Is it easier to skate backwards?

Skating backwards is not easier than skating forwards for beginners. Forward skating feels more natural because you can see where you’re going. However, with 8-12 hours of focused practice, most skaters find backward skating becomes equally comfortable and instinctive.

How to get better at ice skating backwards?

Practice the swizzle technique first to build edge control. Use wall assistance for confidence. Keep your knees deeply bent and eyes forward. Do off-ice exercises like wall sits and leg squeezes to build supporting muscle strength. Track your progress with specific drills and aim for 10 consecutive swizzles before advancing.

How to skate backwards for dummies?

Start with the swizzle method: point your toes inward, push outward using your inside edges, then bring your feet back together. Hold the wall for balance. Bend your knees deeply and look forward, not down. Practice the motion off-ice first in socks on a smooth floor.

Can ice skating cause plantar fasciitis?

Ice skating can contribute to plantar fasciitis, especially if you skate with poor form or inadequate support. The rigid boots and constant pressure on the arches strain the plantar fascia. Properly fitted skates, stretching before and after skating, and gradual progression in practice time help prevent this condition.

Conclusion

Learning how to ice skate backwards transforms your relationship with the ice. You gain freedom of movement. You develop confidence that extends into every other skating skill. The techniques in this guide take you from wobbly first attempts to smooth backward gliding.

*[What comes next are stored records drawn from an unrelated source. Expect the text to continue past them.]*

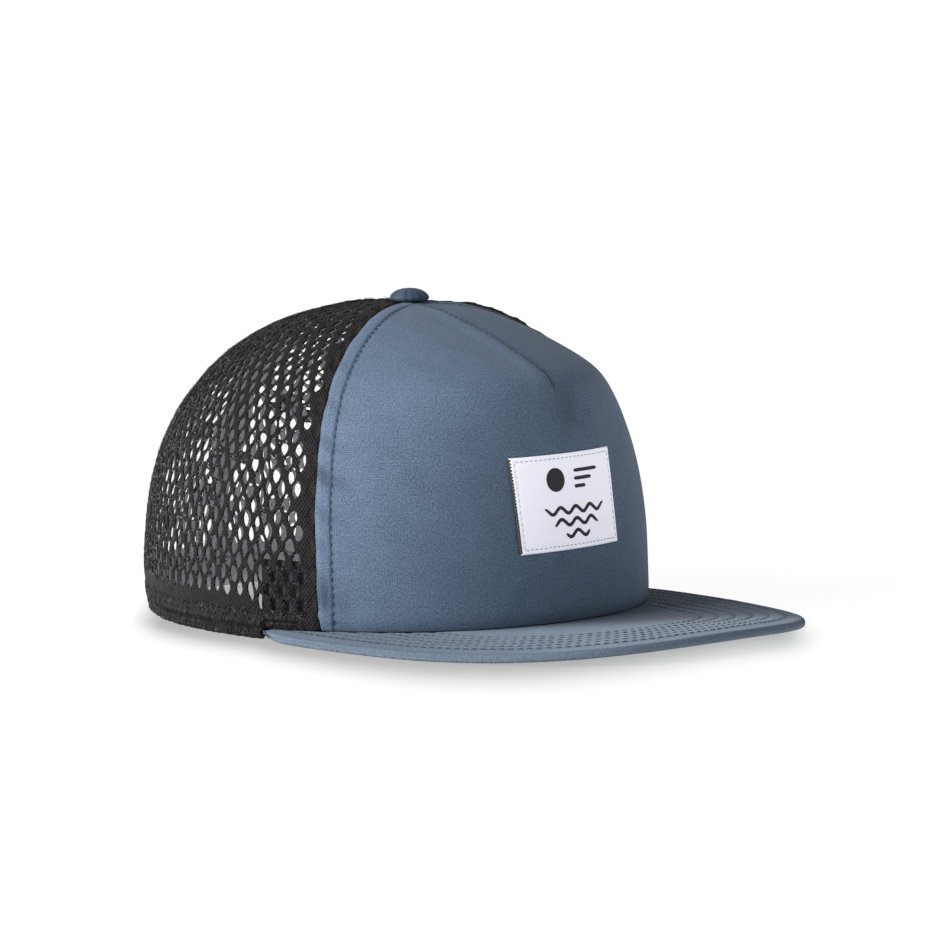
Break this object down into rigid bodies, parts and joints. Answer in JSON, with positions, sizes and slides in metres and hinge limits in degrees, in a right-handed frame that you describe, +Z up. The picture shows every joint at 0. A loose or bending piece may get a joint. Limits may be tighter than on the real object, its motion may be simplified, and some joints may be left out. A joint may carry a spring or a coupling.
{
  "type": "mesh cap",
  "caption": "Cap with a smooth cloth front, a see-through net back, a flat stitched brim and a plain label, open below for the head.",
  "frame": {"origin": "middle of the base of the whole cap, brim included", "axes": "+Z up, -Y the way the wearer looks and the brim points, +X the wearer's left"},
  "size_m": [0.1816, 0.2728, 0.1189],
  "materials": {
    "blue_cloth": "matte woven cloth",
    "black_net": "matte knitted net",
    "dark_cloth": "matte woven band",
    "white_cloth": "satin woven label"
  },
  "bodies": {
    "root": {"front_panel": "blue_cloth", "mesh_right": "black_net", "mesh_left": "black_net", "button": "blue_cloth", "label": "white_cloth", "brim": "blue_cloth", "hem": "black_net", "sweatband": "dark_cloth"}
  },
  "joints": []
}
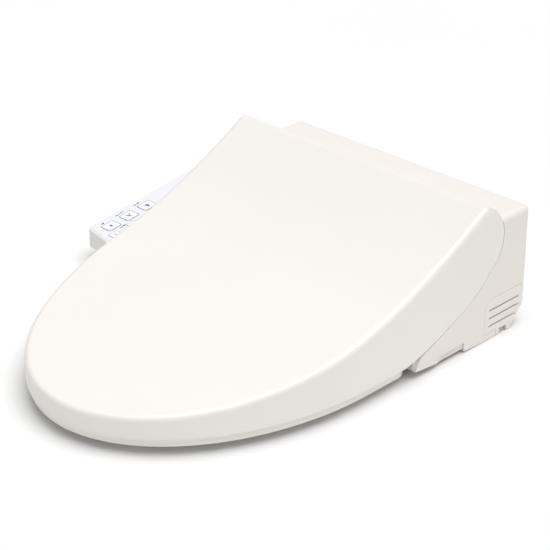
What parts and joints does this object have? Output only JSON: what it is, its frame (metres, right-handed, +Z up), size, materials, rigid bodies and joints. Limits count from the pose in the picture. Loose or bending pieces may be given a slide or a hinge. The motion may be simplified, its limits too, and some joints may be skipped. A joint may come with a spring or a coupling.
{
  "type": "electric bidet seat",
  "caption": "Electric bidet seat with sloping lid, heated seat ring, rear housing and a side control arm; bolts to a toilet bowl rim.",
  "frame": {"origin": "middle of the two mounting holes, on the underside that rests on the bowl rim", "axes": "+Z up, -Y towards the nose of the seat, +X to the sitter's left"},
  "size_m": [0.475, 0.535, 0.1669],
  "materials": {
    "ivory_shell": "gloss",
    "ivory_case": "satin",
    "ivory_seat": "gloss",
    "case_base": "matte",
    "label": "satin",
    "key_cap": "satin",
    "soft_rubber": "matte",
    "steel": "brushed",
    "bracket_plastic": "matte",
    "damper_body": "matte",
    "heater_foil": "foil",
    "circuit": "satin",
    "switch": "matte",
    "lamp": "gloss",
    "wand_white": "gloss",
    "fan_plastic": "matte",
    "brass_fitting": "machined",
    "carbon_media": "matte"
  },
  "bodies": {
    "base": {"base_plate": "case_base", "bolt_adjusters": "bracket_plastic"},
    "unit": {"upper_cover": "ivory_case", "lower_case": "case_base", "hinge_bracket_left": "bracket_plastic", "hinge_bracket_right": "bracket_plastic", "seat_damper": "damper_body", "lid_damper": "damper_body", "arm_case": "ivory_case", "arm_cover": "ivory_case", "arm_label": "label", "arm_board": "circuit", "key_switches": "switch", "indicator_lights": "lamp", "fan_housing": "case_base", "fan_motor": "damper_body", "nozzle_guide": "case_base", "nozzle_motor": "damper_body", "inlet_fitting": "brass_fitting", "inlet_strainer": "steel", "inlet_valve": "damper_body", "heater_tank": "fan_plastic", "supply_hose": "soft_rubber", "main_board": "circuit", "power_module": "damper_body", "cord_gland": "soft_rubber", "drain_plug": "ivory_case"},
    "lid": {"lid_shell": "ivory_shell", "lid_bumpers": "soft_rubber", "lid_shaft": "steel"},
    "seat": {"seat_top": "ivory_seat", "seat_bottom": "ivory_seat", "seat_heater": "heater_foil", "seat_bumpers": "soft_rubber", "seat_shaft": "steel"},
    "wand": {"nozzle_wand": "wand_white", "nozzle_tip": "wand_white", "nozzle_rack": "bracket_plastic"},
    "pinion": {"nozzle_pinion": "steel"},
    "fan": {"fan_impeller": "fan_plastic"},
    "filter": {"vent_cover": "ivory_case", "filter_cartridge": "case_base", "filter_media": "carbon_media"},
    "release": {"release_button": "ivory_case", "latch_bar": "bracket_plastic"},
    "wash_key_1": {"wash_key_1": "key_cap"},
    "wash_key_2": {"wash_key_2": "key_cap"},
    "wash_key_3": {"wash_key_3": "key_cap"},
    "setting_key_1": {"setting_key_1": "key_cap"},
    "setting_key_2": {"setting_key_2": "key_cap"},
    "setting_key_3": {"setting_key_3": "key_cap"},
    "setting_key_4": {"setting_key_4": "key_cap"}
  },
  "joints": [
    {"name": "unit_slide", "type": "slide", "parent": "base", "child": "unit", "axis": [0, -1, 0], "range_m": [0, 0.06]},
    {"name": "lid_hinge", "type": "hinge", "parent": "unit", "child": "lid", "pos_m": [0, -0.03, 0.125], "axis": [-1, 0, 0], "range_deg": [0, 110]},
    {"name": "seat_hinge", "type": "hinge", "parent": "unit", "child": "seat", "pos_m": [0, -0.03, 0.125], "axis": [-1, 0, 0], "range_deg": [0, 98]},
    {"name": "wand_slide", "type": "slide", "parent": "unit", "child": "wand", "axis": [0, -0.866, -0.5], "range_m": [0, 0.085]},
    {"name": "pinion_spin", "type": "hinge", "parent": "unit", "child": "pinion", "pos_m": [0.0144, -0.10468, 0.019], "axis": [0, -0.5, 0.866], "range_deg": [0, 812.69]},
    {"name": "fan_spin", "type": "hinge", "parent": "unit", "child": "fan", "pos_m": [0.12, 0.02, 0.03], "axis": [1, 0, 0], "continuous": true},
    {"name": "filter_slide", "type": "slide", "parent": "unit", "child": "filter", "axis": [1, 0, 0], "range_m": [0, 0.06]},
    {"name": "release_press", "type": "slide", "parent": "unit", "child": "release", "axis": [-1, 0, 0], "range_m": [0, 0.004], "stiffness_N_per_m": 800},
    {"name": "wash_key_1_press", "type": "slide", "parent": "unit", "child": "wash_key_1", "axis": [0, 0.1236, -0.9923], "range_m": [0, 0.0006], "stiffness_N_per_m": 900},
    {"name": "wash_key_2_press", "type": "slide", "parent": "unit", "child": "wash_key_2", "axis": [0, 0.1236, -0.9923], "range_m": [0, 0.0006], "stiffness_N_per_m": 900},
    {"name": "wash_key_3_press", "type": "slide", "parent": "unit", "child": "wash_key_3", "axis": [0, 0.1236, -0.9923], "range_m": [0, 0.0006], "stiffness_N_per_m": 900},
    {"name": "setting_key_1_press", "type": "slide", "parent": "unit", "child": "setting_key_1", "axis": [0, 0.1236, -0.9923], "range_m": [0, 0.0006], "stiffness_N_per_m": 900},
    {"name": "setting_key_2_press", "type": "slide", "parent": "unit", "child": "setting_key_2", "axis": [0, 0.1236, -0.9923], "range_m": [0, 0.0006], "stiffness_N_per_m": 900},
    {"name": "setting_key_3_press", "type": "slide", "parent": "unit", "child": "setting_key_3", "axis": [0, 0.1236, -0.9923], "range_m": [0, 0.0006], "stiffness_N_per_m": 900},
    {"name": "setting_key_4_press", "type": "slide", "parent": "unit", "child": "setting_key_4", "axis": [0, 0.1236, -0.9923], "range_m": [0, 0.0006], "stiffness_N_per_m": 900}
  ],
  "couplings": [
    {"joint": "seat_hinge", "follows": "lid_hinge", "ratio": 0.8908},
    {"joint": "pinion_spin", "follows": "wand_slide", "rad_per_m": 166.67}
  ]
}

Remember the fundamentals: deep knee bend, eyes forward, inside edges for power. Start with swizzles near the wall. Progress to C-cuts once you control your edges. Practice your forward-to-backward transitions to link everything together.

Most beginners see real progress within three to five practice sessions. Commit to twenty minutes of focused backward skating work each time you visit the rink. Track your improvements. Celebrate small victories like your first unassisted glide or your first clean transition.

The ice is waiting. Put on your skates, find your stance, and push backward with confidence.